__Given instruction__:
Give back all the data exactly, line by line.

__Data segment__:
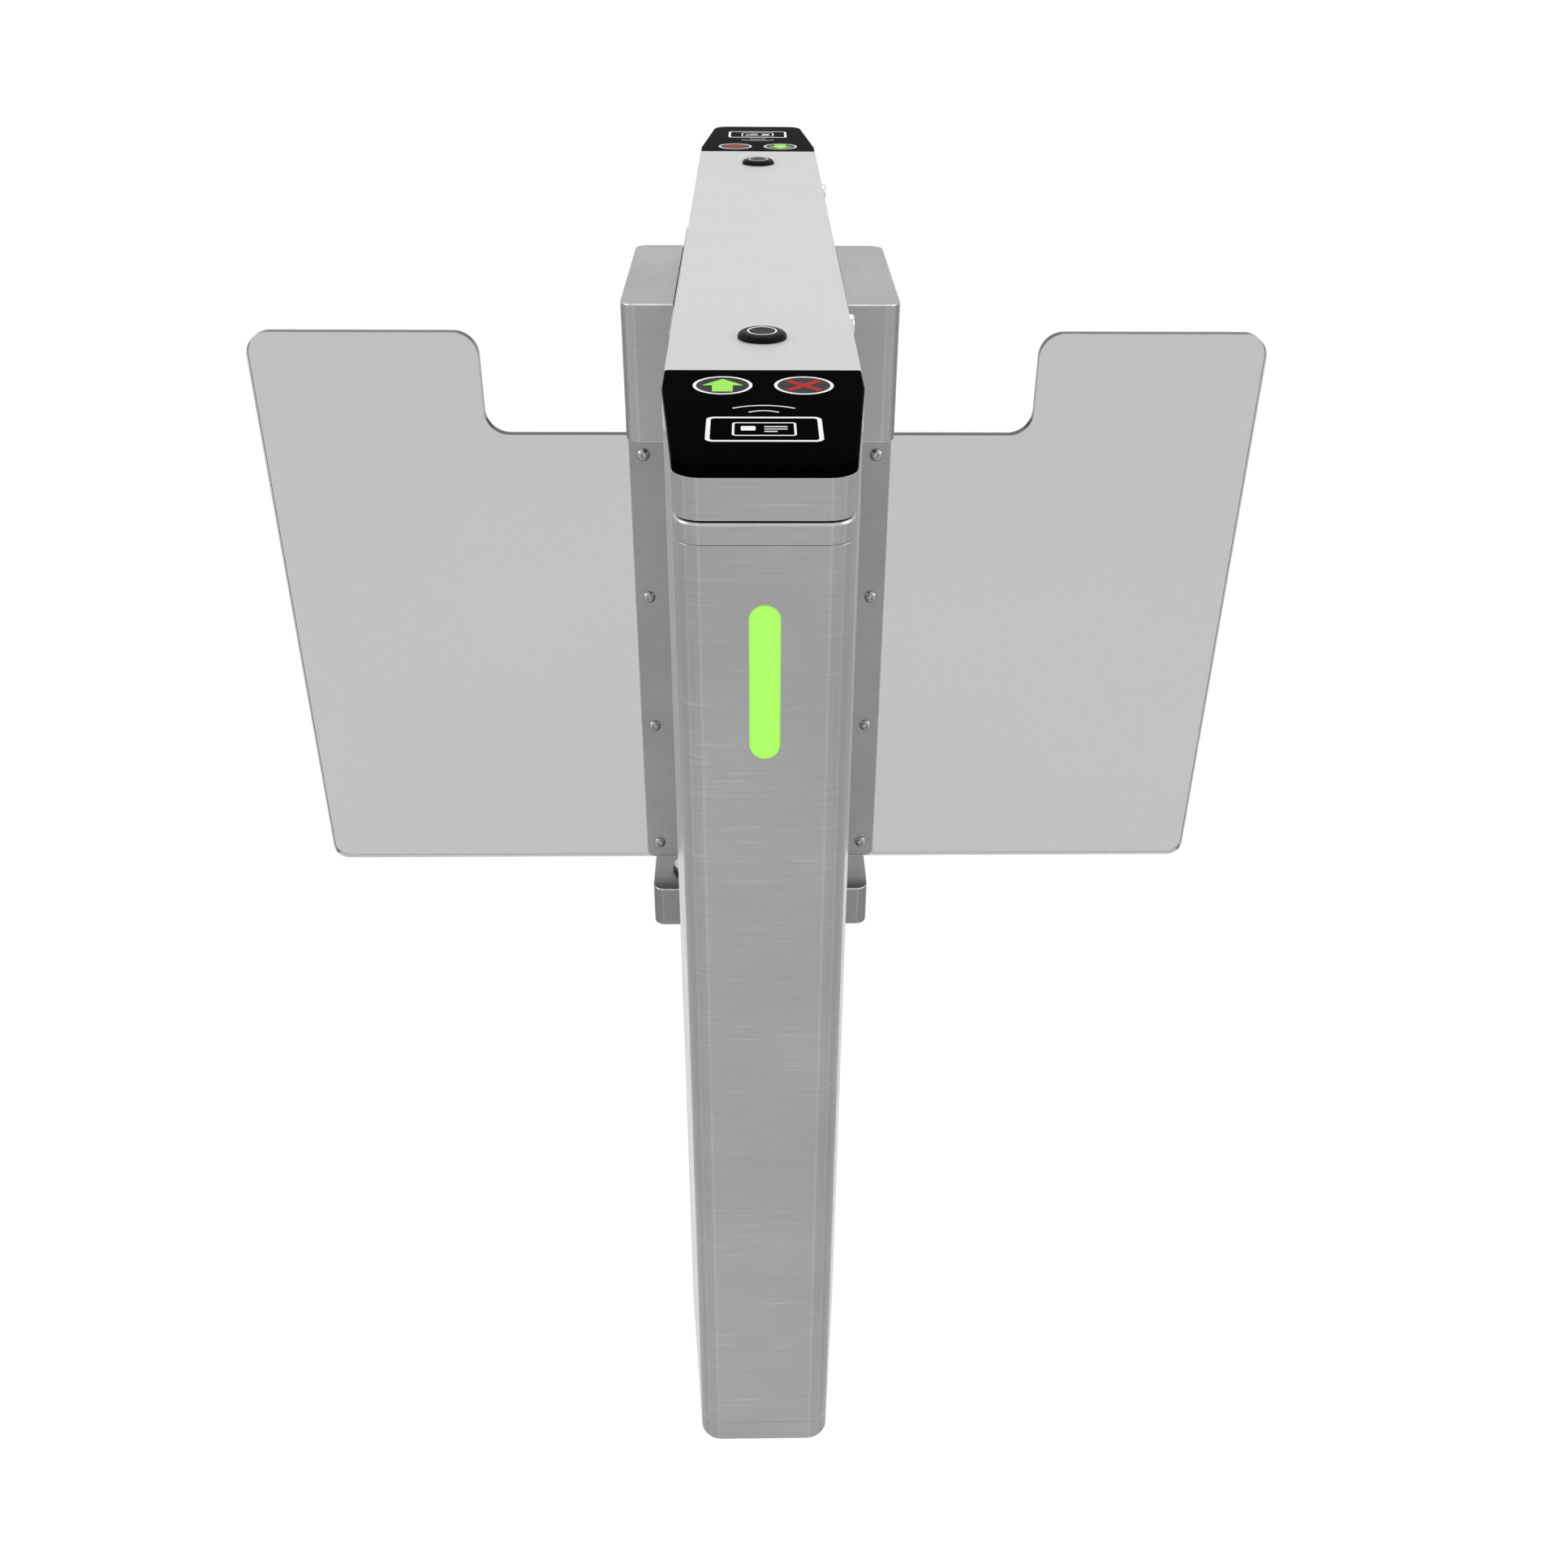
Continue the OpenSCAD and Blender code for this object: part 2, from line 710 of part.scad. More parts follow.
// Leaf of a hinge on the left side: a plate beside the knuckles of its own side
module hinge_leaf(z0, z1, near, mine) {
    x0 = -(half_w + 0.2 + leaf_t);
    difference() {
        union() {
            block([x0, -hinge_l / 2, z0], [x0 + leaf_t, hinge_l / 2, z1]);
            for (i = mine) {
                y_rod(axis_pin[0], axis_pin[2], knuckle(i) + 0.15, knuckle(i + 1) - 0.15, knuckle_r);
                block([x0, knuckle(i) + 0.15, min(near, axis_pin[2])],
                      [x0 + leaf_t, knuckle(i + 1) - 0.15, max(near, axis_pin[2])]);
            }
        }
        y_rod(axis_pin[0], axis_pin[2], -hinge_l, hinge_l, hinge_pin_r + run_gap);
    }
}

module hinge_frame_leaves() {
    top = axis_pin[2] - knuckle_r - 0.5;
    color("gray") for (y = [-hinge_y, hinge_y])
        translate([0, y, 0]) hinge_leaf(top - leaf_h, top, top - over, [0, 2]);
}

module hinge_lid_leaves() {
    low = axis_pin[2] + knuckle_r + 0.5;
    color("gray") for (y = [-hinge_y, hinge_y])
        translate([0, y, 0]) hinge_leaf(low, low + leaf_h, low + over, [1]);
}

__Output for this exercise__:
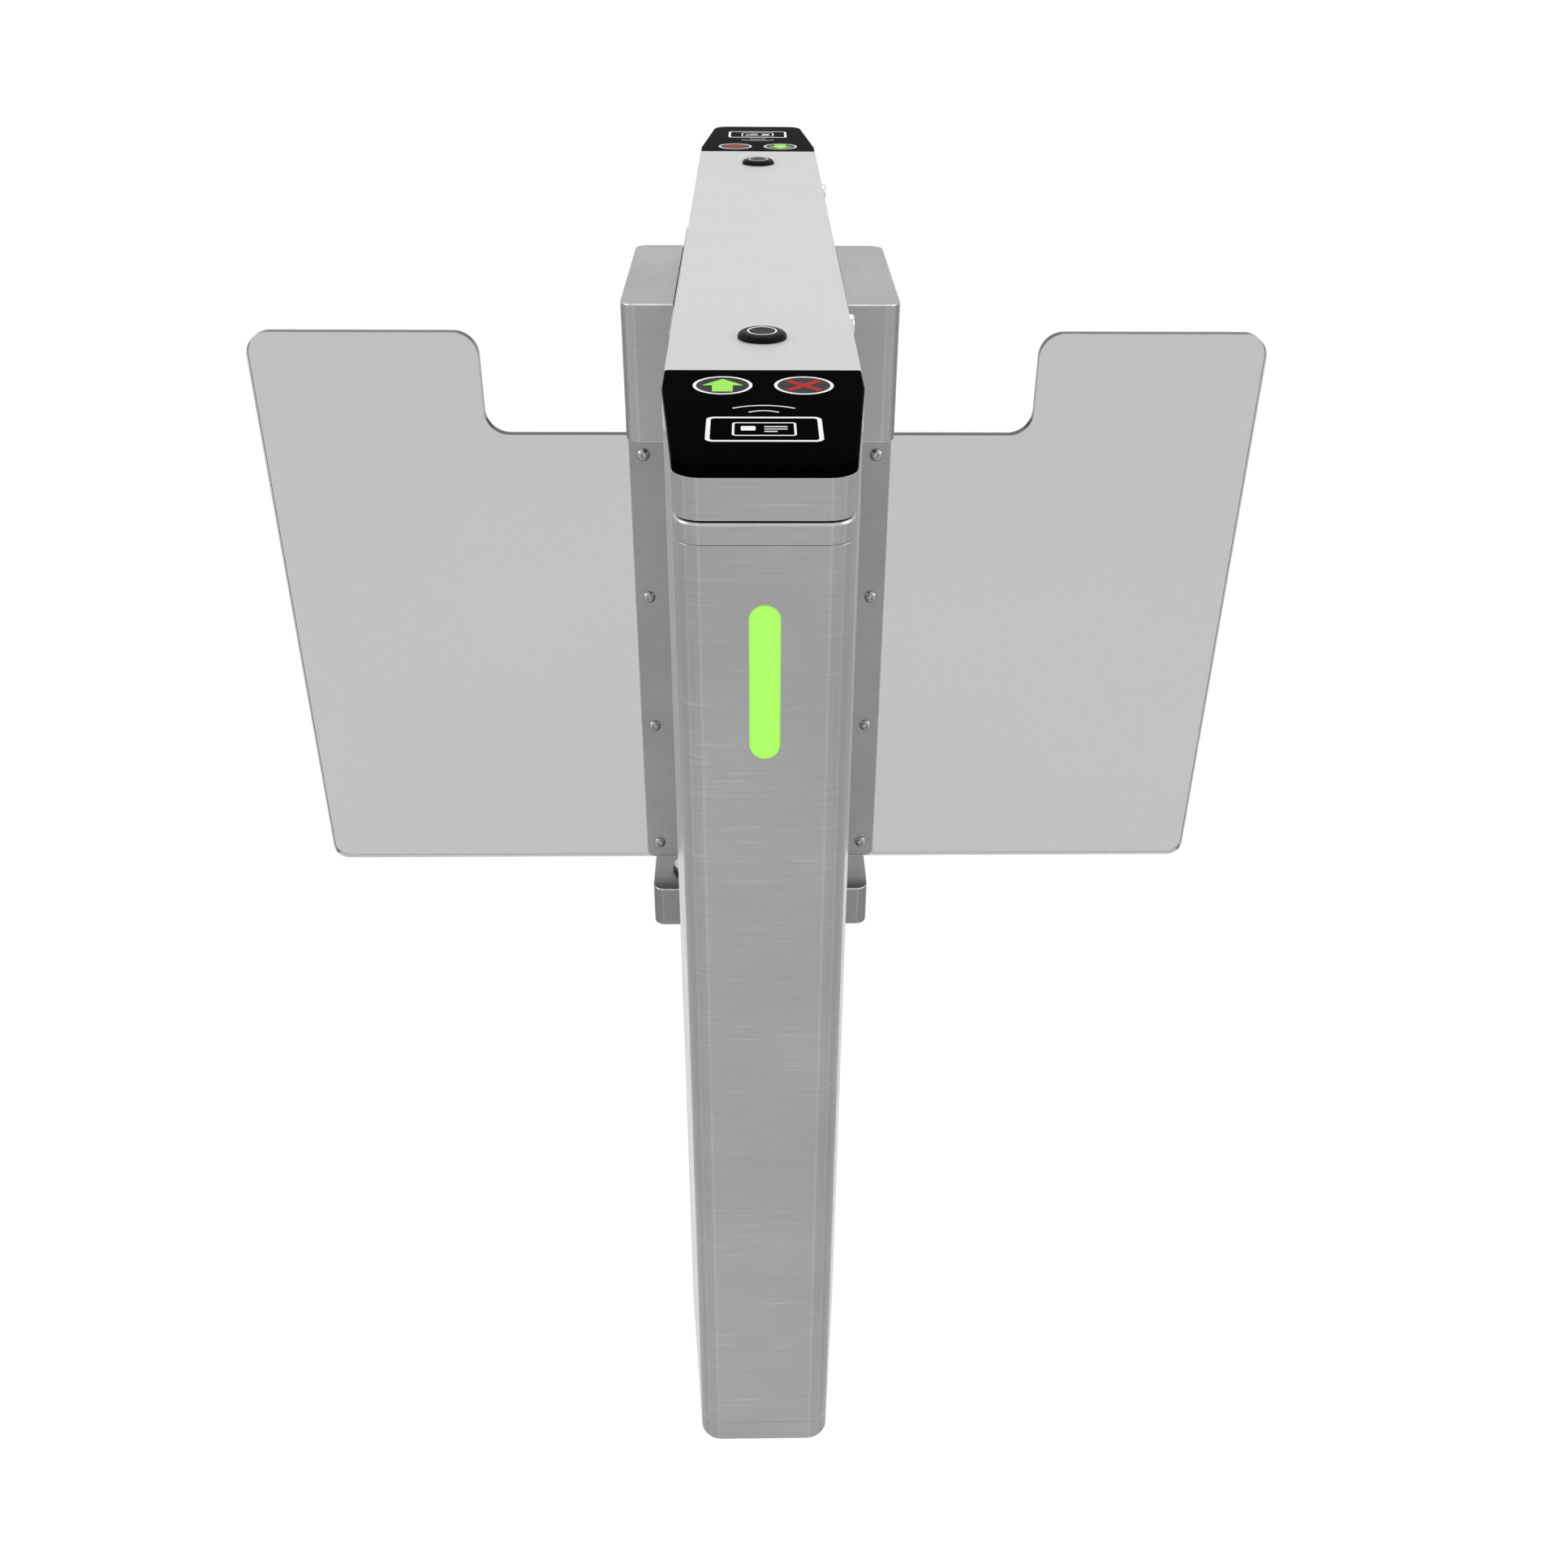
Continue the OpenSCAD and Blender code for this object: part 2, from line 710 of part.scad. More parts follow.
// Leaf of a hinge on the left side: a plate beside the knuckles of its own side
module hinge_leaf(z0, z1, near, mine) {
    x0 = -(half_w + 0.2 + leaf_t);
    difference() {
        union() {
            block([x0, -hinge_l / 2, z0], [x0 + leaf_t, hinge_l / 2, z1]);
            for (i = mine) {
                y_rod(axis_pin[0], axis_pin[2], knuckle(i) + 0.15, knuckle(i + 1) - 0.15, knuckle_r);
                block([x0, knuckle(i) + 0.15, min(near, axis_pin[2])],
                      [x0 + leaf_t, knuckle(i + 1) - 0.15, max(near, axis_pin[2])]);
            }
        }
        y_rod(axis_pin[0], axis_pin[2], -hinge_l, hinge_l, hinge_pin_r + run_gap);
    }
}

module hinge_frame_leaves() {
    top = axis_pin[2] - knuckle_r - 0.5;
    color("gray") for (y = [-hinge_y, hinge_y])
        translate([0, y, 0]) hinge_leaf(top - leaf_h, top, top - over, [0, 2]);
}

module hinge_lid_leaves() {
    low = axis_pin[2] + knuckle_r + 0.5;
    color("gray") for (y = [-hinge_y, hinge_y])
        translate([0, y, 0]) hinge_leaf(low, low + leaf_h, low + over, [1]);
}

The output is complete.